[Data for this exercise]:
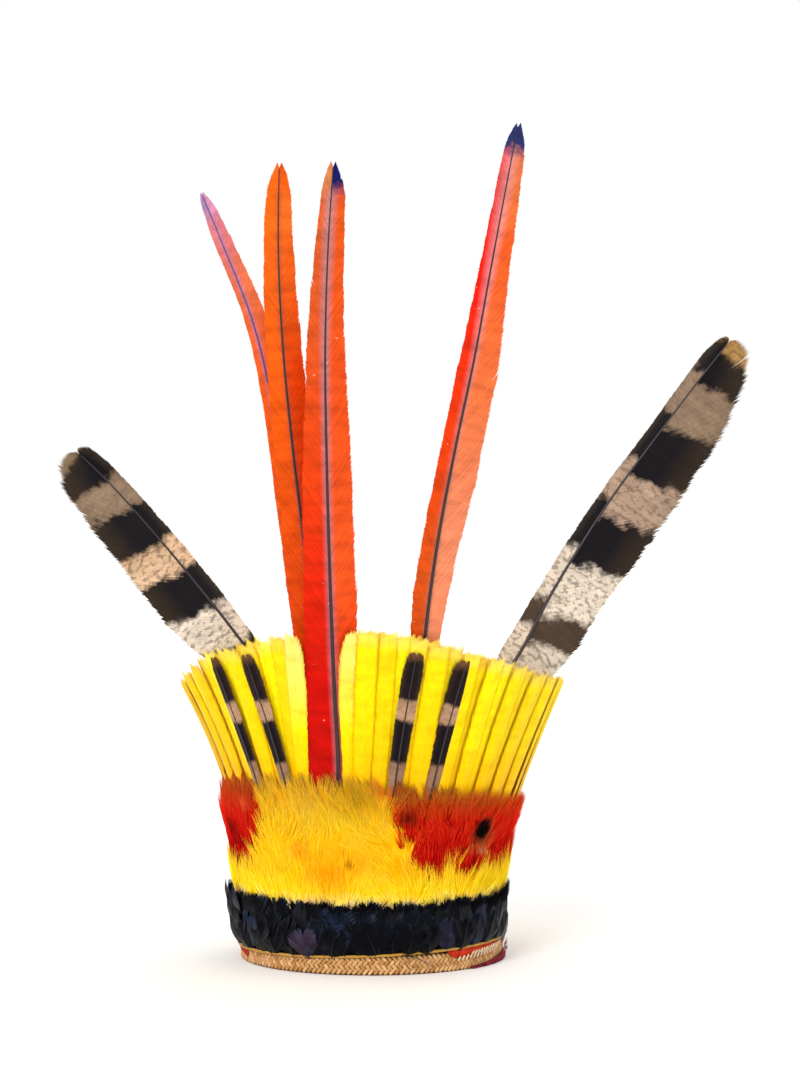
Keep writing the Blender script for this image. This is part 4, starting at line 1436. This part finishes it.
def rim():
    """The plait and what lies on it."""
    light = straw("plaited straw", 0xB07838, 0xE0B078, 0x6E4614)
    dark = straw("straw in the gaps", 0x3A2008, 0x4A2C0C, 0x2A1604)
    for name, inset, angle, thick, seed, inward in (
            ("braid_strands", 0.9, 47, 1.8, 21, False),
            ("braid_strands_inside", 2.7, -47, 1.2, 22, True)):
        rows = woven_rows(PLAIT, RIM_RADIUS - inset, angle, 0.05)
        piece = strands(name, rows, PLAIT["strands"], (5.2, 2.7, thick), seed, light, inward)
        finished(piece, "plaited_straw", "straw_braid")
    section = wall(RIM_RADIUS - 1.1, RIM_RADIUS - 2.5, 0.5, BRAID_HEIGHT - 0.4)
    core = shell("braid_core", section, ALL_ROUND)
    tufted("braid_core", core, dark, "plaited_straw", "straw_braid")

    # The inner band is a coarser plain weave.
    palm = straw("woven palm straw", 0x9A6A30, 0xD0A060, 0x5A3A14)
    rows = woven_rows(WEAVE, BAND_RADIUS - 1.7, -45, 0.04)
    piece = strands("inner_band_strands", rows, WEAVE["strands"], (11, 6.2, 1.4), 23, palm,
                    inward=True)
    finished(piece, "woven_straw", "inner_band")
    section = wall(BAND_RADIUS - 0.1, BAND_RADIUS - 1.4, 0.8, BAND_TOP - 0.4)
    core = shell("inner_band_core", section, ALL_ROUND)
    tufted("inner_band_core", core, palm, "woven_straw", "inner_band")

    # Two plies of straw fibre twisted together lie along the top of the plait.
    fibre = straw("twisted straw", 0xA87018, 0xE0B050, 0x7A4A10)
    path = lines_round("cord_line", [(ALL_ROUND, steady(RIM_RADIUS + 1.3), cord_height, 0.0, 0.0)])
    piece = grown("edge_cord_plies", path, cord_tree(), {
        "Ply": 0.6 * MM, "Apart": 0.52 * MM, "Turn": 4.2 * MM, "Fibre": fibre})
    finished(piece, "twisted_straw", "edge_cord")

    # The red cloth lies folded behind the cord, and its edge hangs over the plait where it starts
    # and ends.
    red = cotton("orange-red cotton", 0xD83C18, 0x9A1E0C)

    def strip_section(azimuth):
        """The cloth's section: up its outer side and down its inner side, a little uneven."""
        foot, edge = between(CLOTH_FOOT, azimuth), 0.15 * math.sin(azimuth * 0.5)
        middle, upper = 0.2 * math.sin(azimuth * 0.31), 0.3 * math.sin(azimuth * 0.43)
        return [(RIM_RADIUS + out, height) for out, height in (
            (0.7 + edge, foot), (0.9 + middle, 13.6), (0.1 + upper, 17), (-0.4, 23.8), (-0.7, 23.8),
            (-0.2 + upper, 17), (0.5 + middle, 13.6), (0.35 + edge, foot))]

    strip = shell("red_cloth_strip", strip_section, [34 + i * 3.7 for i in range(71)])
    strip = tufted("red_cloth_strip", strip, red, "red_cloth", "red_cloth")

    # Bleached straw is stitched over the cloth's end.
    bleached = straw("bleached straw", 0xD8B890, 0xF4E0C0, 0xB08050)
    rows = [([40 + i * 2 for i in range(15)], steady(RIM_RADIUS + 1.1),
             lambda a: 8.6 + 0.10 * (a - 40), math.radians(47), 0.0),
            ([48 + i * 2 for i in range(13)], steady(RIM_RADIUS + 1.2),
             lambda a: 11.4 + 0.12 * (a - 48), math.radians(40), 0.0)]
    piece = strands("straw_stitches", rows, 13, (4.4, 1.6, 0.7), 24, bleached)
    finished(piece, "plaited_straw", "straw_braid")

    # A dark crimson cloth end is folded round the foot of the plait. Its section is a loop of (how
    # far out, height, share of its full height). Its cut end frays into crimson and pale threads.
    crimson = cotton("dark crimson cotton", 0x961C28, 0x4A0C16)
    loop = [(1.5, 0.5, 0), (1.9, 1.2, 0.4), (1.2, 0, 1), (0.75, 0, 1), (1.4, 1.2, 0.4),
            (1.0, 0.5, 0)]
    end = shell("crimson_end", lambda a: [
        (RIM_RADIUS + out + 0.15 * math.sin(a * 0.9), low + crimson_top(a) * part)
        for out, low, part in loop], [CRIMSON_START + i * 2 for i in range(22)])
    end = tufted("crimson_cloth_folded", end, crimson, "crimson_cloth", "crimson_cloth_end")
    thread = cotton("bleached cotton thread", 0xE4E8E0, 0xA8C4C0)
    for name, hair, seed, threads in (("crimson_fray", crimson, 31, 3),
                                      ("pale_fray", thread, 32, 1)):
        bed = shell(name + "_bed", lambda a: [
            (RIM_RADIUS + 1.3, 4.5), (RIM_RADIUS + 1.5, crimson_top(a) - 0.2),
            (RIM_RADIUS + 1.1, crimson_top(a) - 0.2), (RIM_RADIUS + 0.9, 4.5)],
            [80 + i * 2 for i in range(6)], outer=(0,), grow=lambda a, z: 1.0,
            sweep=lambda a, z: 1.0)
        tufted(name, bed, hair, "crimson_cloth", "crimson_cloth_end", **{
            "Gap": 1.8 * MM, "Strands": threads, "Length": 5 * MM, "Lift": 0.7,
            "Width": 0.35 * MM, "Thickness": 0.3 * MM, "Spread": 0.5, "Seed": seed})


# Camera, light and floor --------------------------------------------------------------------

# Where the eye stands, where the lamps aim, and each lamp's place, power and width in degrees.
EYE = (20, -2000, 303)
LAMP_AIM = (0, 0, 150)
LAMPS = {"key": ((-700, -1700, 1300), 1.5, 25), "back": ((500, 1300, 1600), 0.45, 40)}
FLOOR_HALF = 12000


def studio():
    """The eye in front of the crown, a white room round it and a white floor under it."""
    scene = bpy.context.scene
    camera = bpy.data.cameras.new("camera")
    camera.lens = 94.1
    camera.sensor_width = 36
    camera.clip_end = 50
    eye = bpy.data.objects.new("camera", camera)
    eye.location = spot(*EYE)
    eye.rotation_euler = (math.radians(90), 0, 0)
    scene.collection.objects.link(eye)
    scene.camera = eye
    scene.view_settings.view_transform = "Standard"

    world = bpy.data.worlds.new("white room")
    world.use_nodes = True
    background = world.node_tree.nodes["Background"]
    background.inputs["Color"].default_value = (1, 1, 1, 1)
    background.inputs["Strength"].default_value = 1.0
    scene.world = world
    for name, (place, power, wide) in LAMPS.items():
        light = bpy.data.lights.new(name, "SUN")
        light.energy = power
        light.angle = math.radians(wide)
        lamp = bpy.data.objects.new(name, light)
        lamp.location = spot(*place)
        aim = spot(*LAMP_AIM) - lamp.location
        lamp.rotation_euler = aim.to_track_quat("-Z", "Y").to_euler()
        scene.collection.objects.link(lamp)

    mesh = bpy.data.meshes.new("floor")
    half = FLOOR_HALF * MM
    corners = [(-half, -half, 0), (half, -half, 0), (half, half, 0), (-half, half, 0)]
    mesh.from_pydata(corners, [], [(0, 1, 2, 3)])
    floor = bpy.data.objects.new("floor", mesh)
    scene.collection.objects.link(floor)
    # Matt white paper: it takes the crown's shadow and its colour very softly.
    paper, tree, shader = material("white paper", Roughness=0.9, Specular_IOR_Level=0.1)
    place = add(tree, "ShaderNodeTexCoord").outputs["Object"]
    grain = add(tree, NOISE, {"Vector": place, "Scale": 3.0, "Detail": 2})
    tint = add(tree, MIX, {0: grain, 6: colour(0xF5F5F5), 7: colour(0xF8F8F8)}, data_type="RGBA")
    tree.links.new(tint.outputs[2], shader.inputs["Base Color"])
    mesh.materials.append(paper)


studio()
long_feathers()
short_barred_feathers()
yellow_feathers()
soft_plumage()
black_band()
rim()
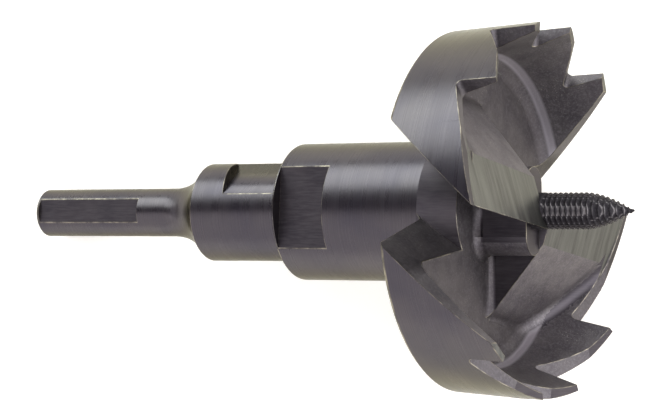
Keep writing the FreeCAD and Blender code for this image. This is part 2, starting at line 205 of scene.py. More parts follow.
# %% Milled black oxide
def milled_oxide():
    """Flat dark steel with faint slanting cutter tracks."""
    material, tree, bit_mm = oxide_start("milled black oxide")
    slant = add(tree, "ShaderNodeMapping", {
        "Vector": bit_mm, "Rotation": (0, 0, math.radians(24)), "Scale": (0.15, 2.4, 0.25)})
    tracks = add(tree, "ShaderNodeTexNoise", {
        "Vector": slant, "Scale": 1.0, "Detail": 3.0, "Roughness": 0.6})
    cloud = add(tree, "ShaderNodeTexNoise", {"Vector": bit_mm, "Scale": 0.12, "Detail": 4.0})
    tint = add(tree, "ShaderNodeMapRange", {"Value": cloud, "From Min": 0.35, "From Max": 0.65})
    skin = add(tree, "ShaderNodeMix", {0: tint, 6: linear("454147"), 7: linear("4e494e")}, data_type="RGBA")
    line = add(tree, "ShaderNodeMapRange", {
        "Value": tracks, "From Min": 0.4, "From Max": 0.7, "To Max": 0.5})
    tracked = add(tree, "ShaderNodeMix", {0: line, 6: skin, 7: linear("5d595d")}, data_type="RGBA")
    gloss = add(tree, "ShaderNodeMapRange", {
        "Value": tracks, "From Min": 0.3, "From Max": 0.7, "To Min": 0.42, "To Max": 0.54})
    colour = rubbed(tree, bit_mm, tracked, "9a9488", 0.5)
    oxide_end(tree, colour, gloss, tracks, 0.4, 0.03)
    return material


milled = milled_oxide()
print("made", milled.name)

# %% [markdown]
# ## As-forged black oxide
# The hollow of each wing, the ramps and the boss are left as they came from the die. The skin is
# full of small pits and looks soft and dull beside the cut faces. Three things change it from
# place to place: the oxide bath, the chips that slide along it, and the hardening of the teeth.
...
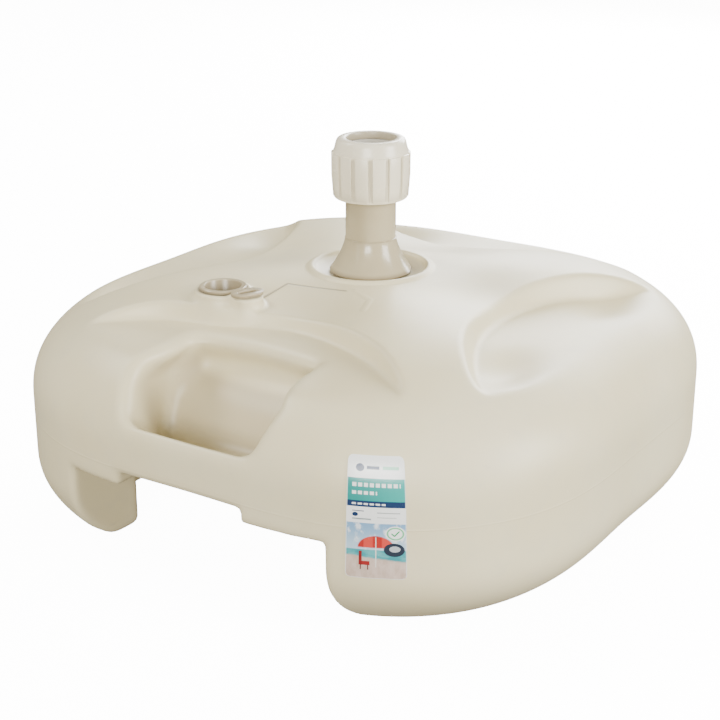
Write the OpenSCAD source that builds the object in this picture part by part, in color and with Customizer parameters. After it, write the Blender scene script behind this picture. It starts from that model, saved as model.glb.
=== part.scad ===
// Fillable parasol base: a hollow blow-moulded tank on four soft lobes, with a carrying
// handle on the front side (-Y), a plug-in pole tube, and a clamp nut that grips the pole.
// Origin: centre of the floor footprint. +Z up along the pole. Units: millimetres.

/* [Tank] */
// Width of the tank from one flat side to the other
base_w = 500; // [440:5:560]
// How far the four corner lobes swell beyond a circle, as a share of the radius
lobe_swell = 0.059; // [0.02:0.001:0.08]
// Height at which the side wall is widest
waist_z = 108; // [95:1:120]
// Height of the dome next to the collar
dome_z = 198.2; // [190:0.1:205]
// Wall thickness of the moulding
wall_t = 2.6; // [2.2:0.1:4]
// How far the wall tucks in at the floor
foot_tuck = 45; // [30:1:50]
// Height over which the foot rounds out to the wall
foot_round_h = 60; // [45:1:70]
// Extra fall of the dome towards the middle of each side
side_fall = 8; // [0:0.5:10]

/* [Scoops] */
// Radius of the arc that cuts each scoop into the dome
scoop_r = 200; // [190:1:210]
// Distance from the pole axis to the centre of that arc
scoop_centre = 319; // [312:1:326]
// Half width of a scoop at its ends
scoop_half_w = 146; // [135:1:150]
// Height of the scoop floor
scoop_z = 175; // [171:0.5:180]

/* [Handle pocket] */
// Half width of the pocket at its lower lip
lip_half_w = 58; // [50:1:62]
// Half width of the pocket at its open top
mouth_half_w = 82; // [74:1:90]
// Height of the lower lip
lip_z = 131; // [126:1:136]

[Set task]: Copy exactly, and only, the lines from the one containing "Keep writing the FreeCAD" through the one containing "# place to place: the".

[Solved exercise]:
Keep writing the FreeCAD and Blender code for this image. This is part 2, starting at line 205 of scene.py. More parts follow.
# %% Milled black oxide
def milled_oxide():
    """Flat dark steel with faint slanting cutter tracks."""
    material, tree, bit_mm = oxide_start("milled black oxide")
    slant = add(tree, "ShaderNodeMapping", {
        "Vector": bit_mm, "Rotation": (0, 0, math.radians(24)), "Scale": (0.15, 2.4, 0.25)})
    tracks = add(tree, "ShaderNodeTexNoise", {
        "Vector": slant, "Scale": 1.0, "Detail": 3.0, "Roughness": 0.6})
    cloud = add(tree, "ShaderNodeTexNoise", {"Vector": bit_mm, "Scale": 0.12, "Detail": 4.0})
    tint = add(tree, "ShaderNodeMapRange", {"Value": cloud, "From Min": 0.35, "From Max": 0.65})
    skin = add(tree, "ShaderNodeMix", {0: tint, 6: linear("454147"), 7: linear("4e494e")}, data_type="RGBA")
    line = add(tree, "ShaderNodeMapRange", {
        "Value": tracks, "From Min": 0.4, "From Max": 0.7, "To Max": 0.5})
    tracked = add(tree, "ShaderNodeMix", {0: line, 6: skin, 7: linear("5d595d")}, data_type="RGBA")
    gloss = add(tree, "ShaderNodeMapRange", {
        "Value": tracks, "From Min": 0.3, "From Max": 0.7, "To Min": 0.42, "To Max": 0.54})
    colour = rubbed(tree, bit_mm, tracked, "9a9488", 0.5)
    oxide_end(tree, colour, gloss, tracks, 0.4, 0.03)
    return material


milled = milled_oxide()
print("made", milled.name)

# %% [markdown]
# ## As-forged black oxide
# The hollow of each wing, the ramps and the boss are left as they came from the die. The skin is
# full of small pits and looks soft and dull beside the cut faces. Three things change it from
# place to place: the oxide bath, the chips that slide along it, and the hardening of the teeth.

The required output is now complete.